If two different grammatical roles never appear next to each other, they don't need different endings to distinguish them — context eliminates ambiguity automatically. Having different endings for them would be redundant.
Certain grammatical roles can only be filled by specific types of words. If a word's type already identifies its role, no additional ending is needed. The word carries its own identification.
This is not a coincidence — it is the precise minimum required. Fewer than 3 would create ambiguity. More than 3 would be redundant. Arabic chose the exact optimum.
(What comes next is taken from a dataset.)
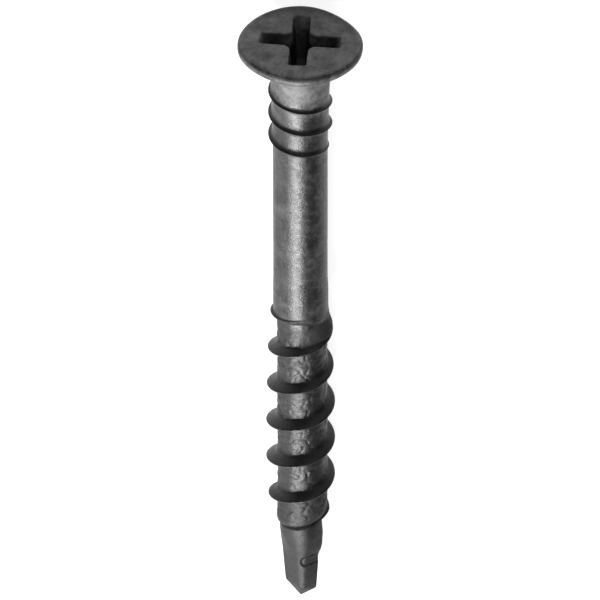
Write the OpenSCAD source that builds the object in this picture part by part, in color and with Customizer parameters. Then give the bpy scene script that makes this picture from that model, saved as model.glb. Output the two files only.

This mathematical precision is part of what classical scholars pointed to as evidence of the Quran's miraculous nature.
With Week 3 complete, you now have the full picture. Arabic grammar is not an endless list of rules — it is two things mastered deeply:
Knowing the 3 grammatical states and how the 22 possible ways are distributed over them is HALF of grammar. Knowing the phrases is THE OTHER HALF. Together — you have the complete framework of Arabic grammar.
You have now completed the foundational framework. Weeks 1, 2, and 3 form a complete, unified system. Every advanced topic in Arabic grammar — verb forms, pronouns, conditional sentences, relative clauses — builds on exactly this foundation. The rest is detail. The framework is now yours.